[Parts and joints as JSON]
★ ★ ★ ★ ★ ★ ★

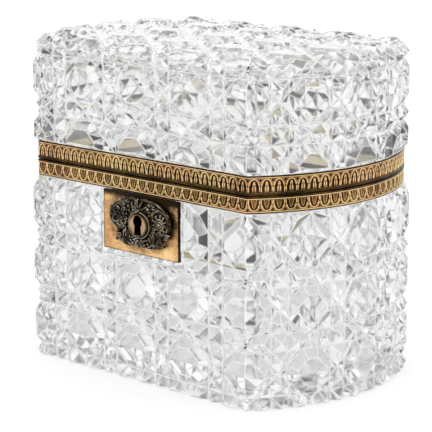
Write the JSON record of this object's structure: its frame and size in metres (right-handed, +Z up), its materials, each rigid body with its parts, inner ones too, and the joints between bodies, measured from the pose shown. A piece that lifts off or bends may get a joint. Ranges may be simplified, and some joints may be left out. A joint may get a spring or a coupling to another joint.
{
  "type": "glass casket box",
  "caption": "Cut crystal casket with bowed ends, gilt brass rim bands, a lock plate with a scrolled escutcheon and a lid hinged at the back.",
  "frame": {"origin": "centre of the underside, on the surface that the casket stands on", "axes": "+Z up, +X along the length, the lock on the -Y side and the hinge on the +Y side"},
  "size_m": [0.1434, 0.0966, 0.1245],
  "materials": {
    "crystal": "clear cut crystal with polished cuts",
    "gilt_brass": "old gilding, stamped ornament, dark in the hollows",
    "plate_brass": "brushed plate brass with a light patina",
    "dark_casting": "cast and darkened brass, worn bright on the high spots",
    "collar_brass": "rubbed bright",
    "plain_brass": "dull plain brass",
    "steel": "dull steel, lightly oiled",
    "plaster": "set plaster bedding"
  },
  "bodies": {
    "casket": {"crystal_body": "crystal", "body_cement": "plaster", "body_rim_frame": "plain_brass", "body_band": "gilt_brass", "lock_plate": "plate_brass", "escutcheon": "dark_casting", "keyhole_collar": "collar_brass", "escutcheon_pins": "dark_casting", "lock_case": "steel", "lock_case_cover": "plain_brass", "lock_case_screws": "steel", "key_post": "steel", "bolt_guide_stud": "steel", "hinge_body_leaf": "plain_brass", "hinge_body_rivets": "plain_brass", "hinge_pin": "steel"},
    "lid": {"crystal_lid": "crystal", "crystal_lid_top": "crystal", "lid_cement": "plaster", "lid_rim_frame": "plain_brass", "lid_band": "gilt_brass", "lid_staple": "plain_brass", "staple_screws": "steel", "hinge_lid_leaf": "plain_brass", "hinge_lid_rivets": "plain_brass"},
    "bolt": {"lock_bolt": "plain_brass", "bolt_spring": "steel"}
  },
  "joints": [
    {"name": "lid_hinge", "type": "hinge", "parent": "casket", "child": "lid", "pos_m": [0, 0.0466, 0.0767], "axis": [-1, 0, 0], "range_deg": [0, 95]},
    {"name": "bolt_slide", "type": "slide", "parent": "casket", "child": "bolt", "axis": [1, 0, 0], "range_m": [0, 0.004]}
  ]
}
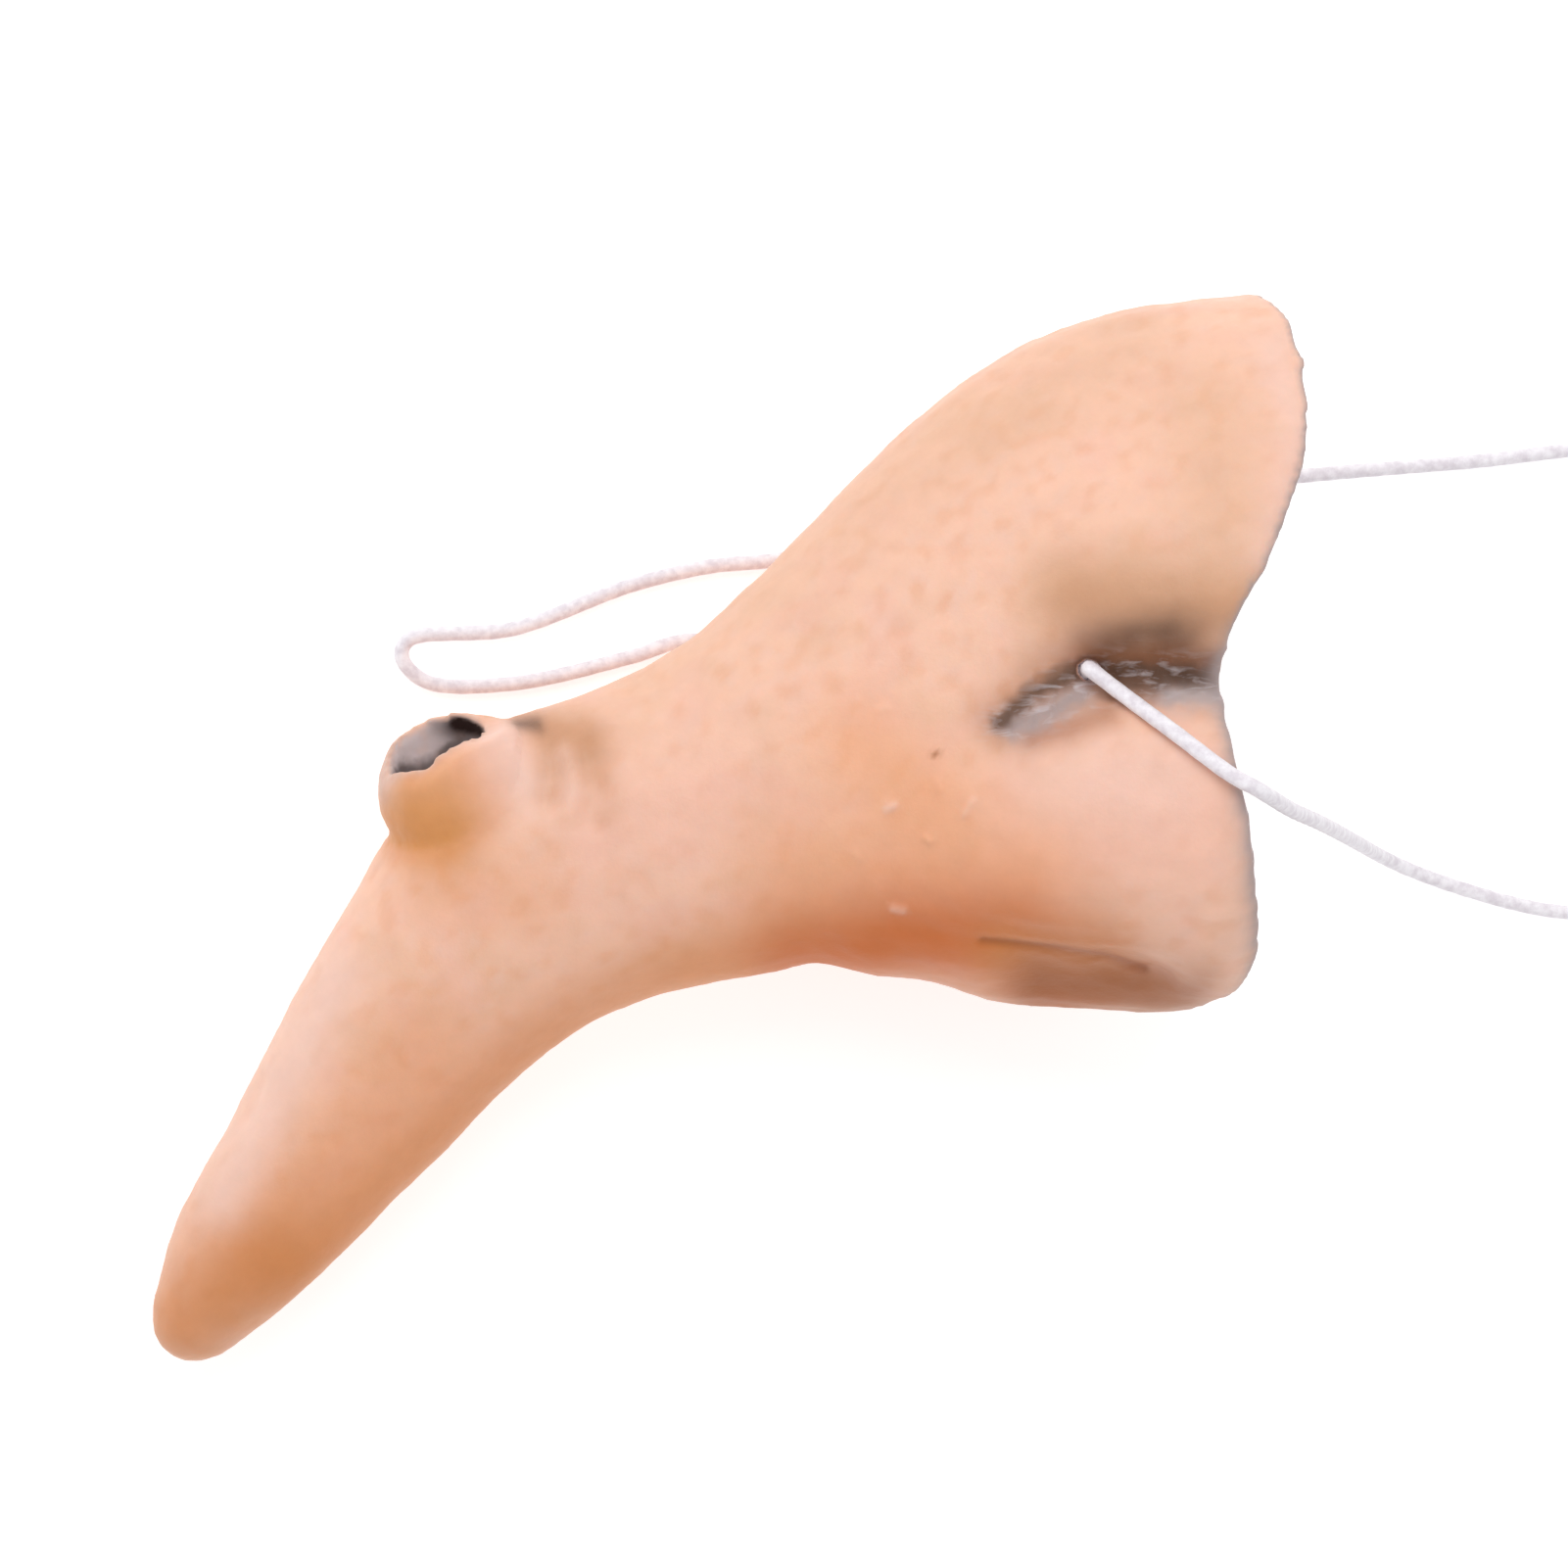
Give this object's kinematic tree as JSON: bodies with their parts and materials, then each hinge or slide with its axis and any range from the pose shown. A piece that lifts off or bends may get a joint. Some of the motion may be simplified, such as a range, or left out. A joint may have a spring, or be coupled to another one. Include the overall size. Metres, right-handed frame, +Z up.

★ ★ ★ ★ ★ ★ ★

Given instruction: Output the whole listing above again, word for word.

Worked solution:
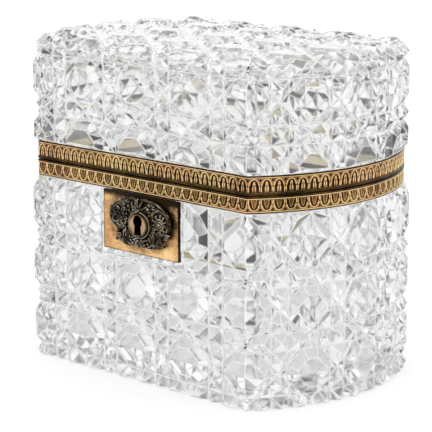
Write the JSON record of this object's structure: its frame and size in metres (right-handed, +Z up), its materials, each rigid body with its parts, inner ones too, and the joints between bodies, measured from the pose shown. A piece that lifts off or bends may get a joint. Ranges may be simplified, and some joints may be left out. A joint may get a spring or a coupling to another joint.
{
  "type": "glass casket box",
  "caption": "Cut crystal casket with bowed ends, gilt brass rim bands, a lock plate with a scrolled escutcheon and a lid hinged at the back.",
  "frame": {"origin": "centre of the underside, on the surface that the casket stands on", "axes": "+Z up, +X along the length, the lock on the -Y side and the hinge on the +Y side"},
  "size_m": [0.1434, 0.0966, 0.1245],
  "materials": {
    "crystal": "clear cut crystal with polished cuts",
    "gilt_brass": "old gilding, stamped ornament, dark in the hollows",
    "plate_brass": "brushed plate brass with a light patina",
    "dark_casting": "cast and darkened brass, worn bright on the high spots",
    "collar_brass": "rubbed bright",
    "plain_brass": "dull plain brass",
    "steel": "dull steel, lightly oiled",
    "plaster": "set plaster bedding"
  },
  "bodies": {
    "casket": {"crystal_body": "crystal", "body_cement": "plaster", "body_rim_frame": "plain_brass", "body_band": "gilt_brass", "lock_plate": "plate_brass", "escutcheon": "dark_casting", "keyhole_collar": "collar_brass", "escutcheon_pins": "dark_casting", "lock_case": "steel", "lock_case_cover": "plain_brass", "lock_case_screws": "steel", "key_post": "steel", "bolt_guide_stud": "steel", "hinge_body_leaf": "plain_brass", "hinge_body_rivets": "plain_brass", "hinge_pin": "steel"},
    "lid": {"crystal_lid": "crystal", "crystal_lid_top": "crystal", "lid_cement": "plaster", "lid_rim_frame": "plain_brass", "lid_band": "gilt_brass", "lid_staple": "plain_brass", "staple_screws": "steel", "hinge_lid_leaf": "plain_brass", "hinge_lid_rivets": "plain_brass"},
    "bolt": {"lock_bolt": "plain_brass", "bolt_spring": "steel"}
  },
  "joints": [
    {"name": "lid_hinge", "type": "hinge", "parent": "casket", "child": "lid", "pos_m": [0, 0.0466, 0.0767], "axis": [-1, 0, 0], "range_deg": [0, 95]},
    {"name": "bolt_slide", "type": "slide", "parent": "casket", "child": "bolt", "axis": [1, 0, 0], "range_m": [0, 0.004]}
  ]
}
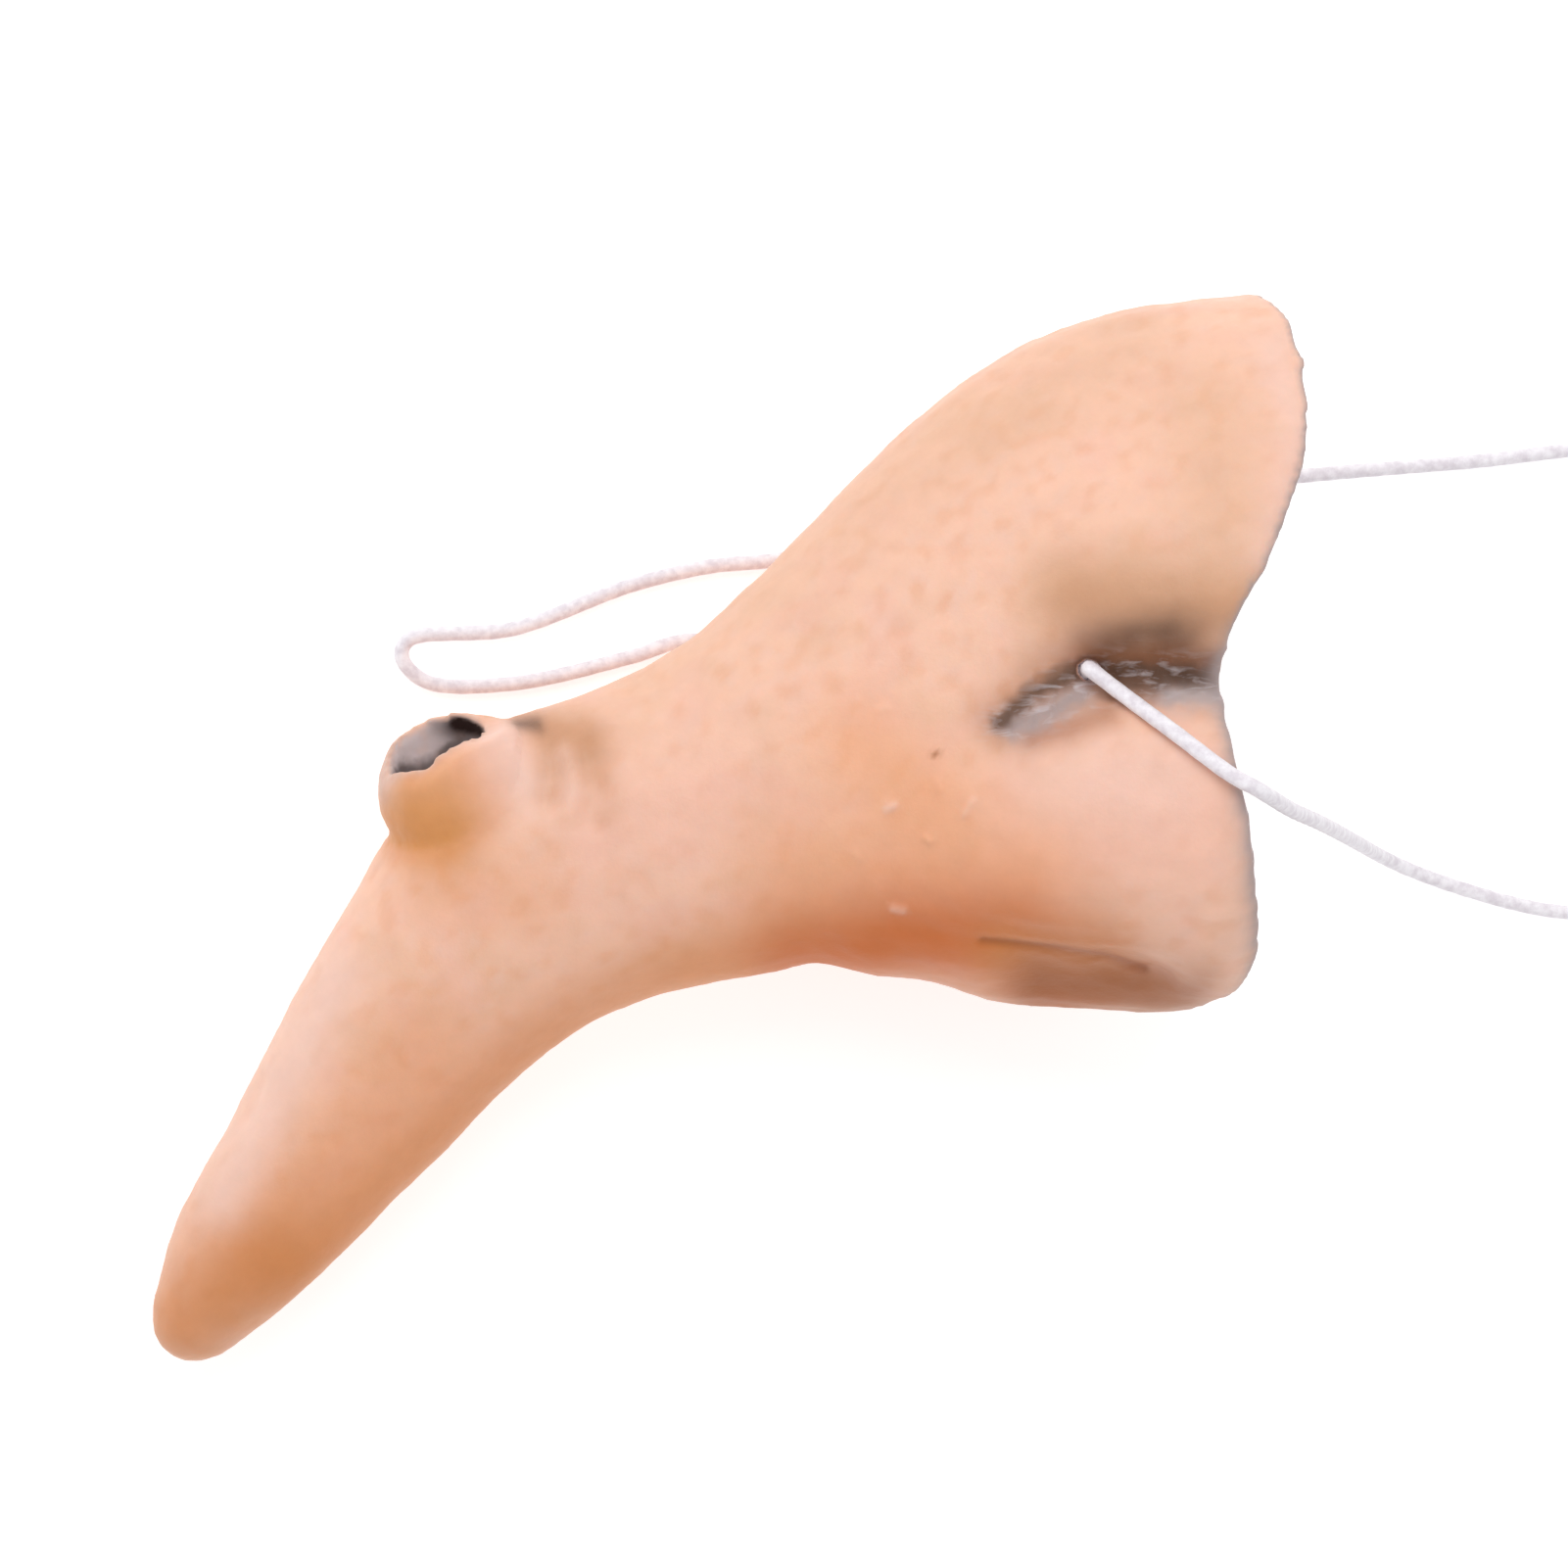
Give this object's kinematic tree as JSON: bodies with their parts and materials, then each hinge or slide with its axis and any range from the pose shown. A piece that lifts off or bends may get a joint. Some of the motion may be simplified, such as a range, or left out. A joint may have a spring, or be coupled to another one. Include the overall size. Metres, right-handed frame, +Z up.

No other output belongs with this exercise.